The claimant appealed and argued that her employment had automatically transferred to Danshell under TUPE and that Danshell's behaviour towards her amounted to it subsequently dismissing her. The EAT agreed with her and held that her claim against Danshell succeeded and that the tribunal's judgment against Castlebeck was discharged. It referred to other cases which established that if an appeal succeeded the employee was reinstated with retrospective effect; if it failed the dismissal took effect from the original date. Further, unlike the need to communicate a decision to dismiss (not least to start time running for purposes of bringing a claim) a successful appeal decision has the effect of reviving a contract under common law and there was no need for that to be communicated to the claimant.
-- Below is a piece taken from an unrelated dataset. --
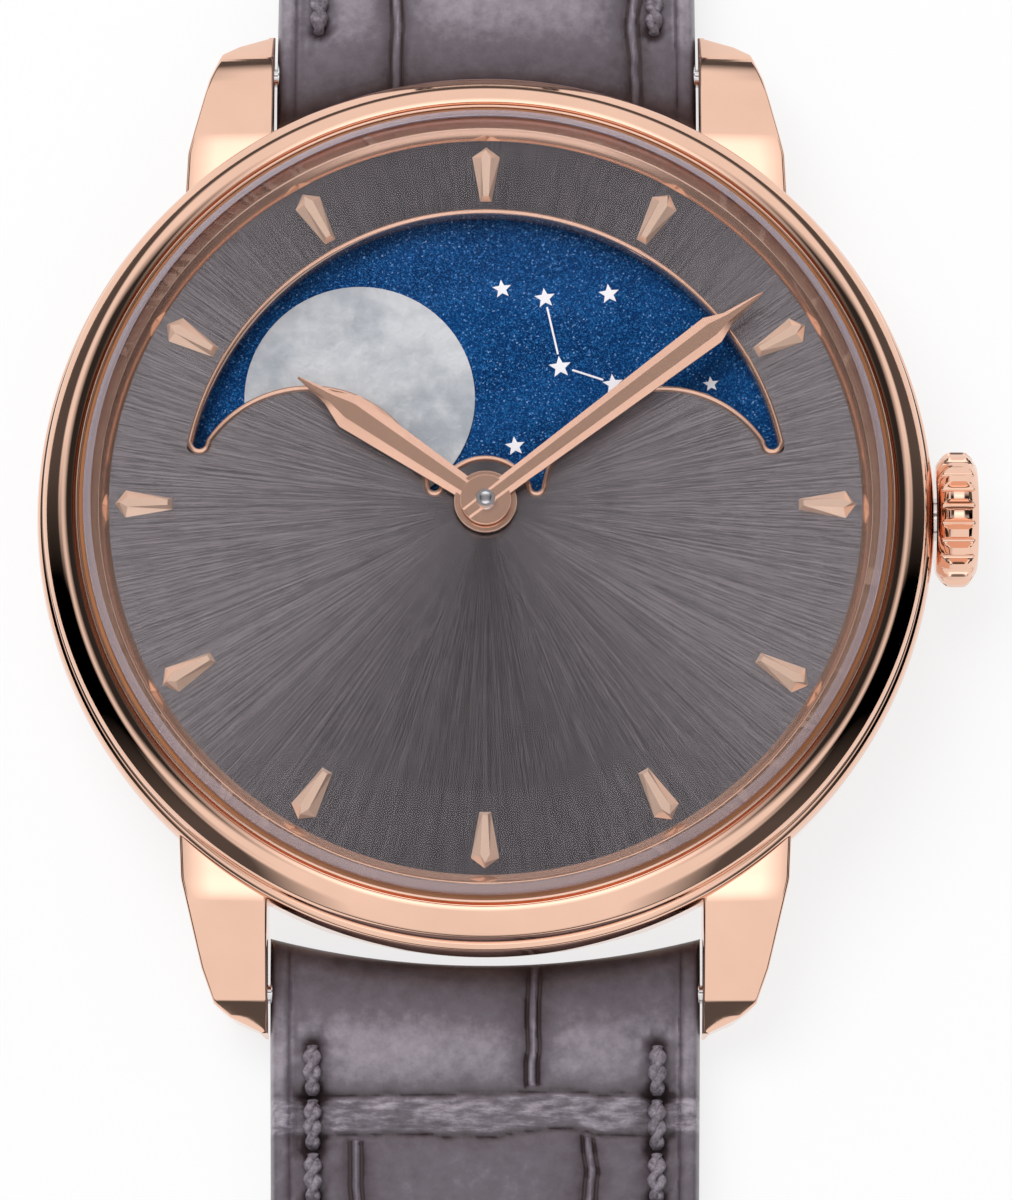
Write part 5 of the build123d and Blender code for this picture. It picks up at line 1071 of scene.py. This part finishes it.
class Surround(Finish):
    """The same way of adding nodes, in the world's own tree."""

    def __init__(self, tree):
        self.tree = tree


room = Surround(world.node_tree)
way = room.node("TexCoord", "Generated")
east_west, along, level = (room.node("SeparateXYZ", axis, Vector=way) for axis in ("X", "Y", "Z"))
across = east_west.math("ABSOLUTE")
beside = (1 - (level - across * 0.5 + along * 0.2).band(0.05, 0.2)) * across.band(0.35, 0.6)
horizon = beside.math("MAXIMUM", 1 - level.band(0.13, 0.24))
flags = across.band(0.35, 0.6) * (1 - level.band(0.66, 0.8))
flags = flags * (1 - along.band(0.05, 0.35)) * along.band(-0.6, -0.3)
overhead = (1 - across.band(0.45, 0.62)) * along.band(-0.2, -0.05)
overhead = overhead * (1 - along.band(0.45, 0.6)) * level.band(0.5, 0.7)
gap = (along - gap_middle).math("ABSOLUTE").band(0.12, 0.25)
strip = 0.03 + (1 - across.band(0.1, 0.25)) * (0.2 + 1.6 * gap)
bright = (1 - flags) * (1 - 0.9 * horizon) * (1 - overhead) + overhead * strip
under = 1 - level.band(-0.1, -0.02)
plain = room.node("LightPath", "Is Camera Ray")
bright = bright * (1 - under) + under * under_strength
room.tree.links.new((bright * (1 - plain) + plain).socket, backdrop.inputs["Strength"])
backdrop.inputs["Color"].default_value = (1.0, 1.0, 1.0, 1.0)
lamp_data = bpy.data.lights.new("soft_box", "AREA")
lamp_data.energy, lamp_data.size = lamp_power, lamp_size
lamp = bpy.data.objects.new("soft_box", lamp_data)
bpy.context.scene.collection.objects.link(lamp)
lamp.visible_glossy = False
lamp.location = lamp_place
lamp.rotation_euler = (Vector((0, 0, 0)) - lamp.location).to_track_quat("-Z", "Y").to_euler()

# Camera: level with the strap, tipped a little from straight above, far off as the photograph's is.
distance_mm, elevation, azimuth = 360.0, np.radians(77.45), np.radians(0.05)
target_mm = np.array((0.955, -4.57, 7.5))
focal_pixels, picture_width = 7755.0, 1012
level_share = np.cos(elevation)
direction = np.array((level_share * np.sin(azimuth), -level_share * np.cos(azimuth), np.sin(elevation)))
camera_data = bpy.data.cameras.new("camera")
camera_data.sensor_fit = "HORIZONTAL"
camera_data.lens = focal_pixels / picture_width * camera_data.sensor_width
camera_data.clip_start, camera_data.clip_end = 0.01, 20.0
camera = bpy.data.objects.new("camera", camera_data)
bpy.context.scene.collection.objects.link(camera)
camera.location = Vector((target_mm + direction * distance_mm) * MM)
camera.rotation_euler = Vector(-direction).to_track_quat("-Z", "Y").to_euler()
bpy.context.scene.camera = camera
bpy.context.scene.view_settings.view_transform = "Standard"

sizes = {"cad": cad_box, "visual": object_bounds()}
In summary, a post transfer appeal can be successful where an employee is dismissed prior to a TUPE transfer despite there being neither an express decision to reinstate nor communication of it following the appeal. If successful this then it brings back to life an employee's contract of employment so that they were employed immediately prior to a transfer and their rights transfer. Normally in such a case any appeal is heard by employees of the transferor, because they are aware of the facts. In this case it was heard by Danshell employees (who had formerly been employed by the transferor Castlebeck) but with transferee's apparent consent.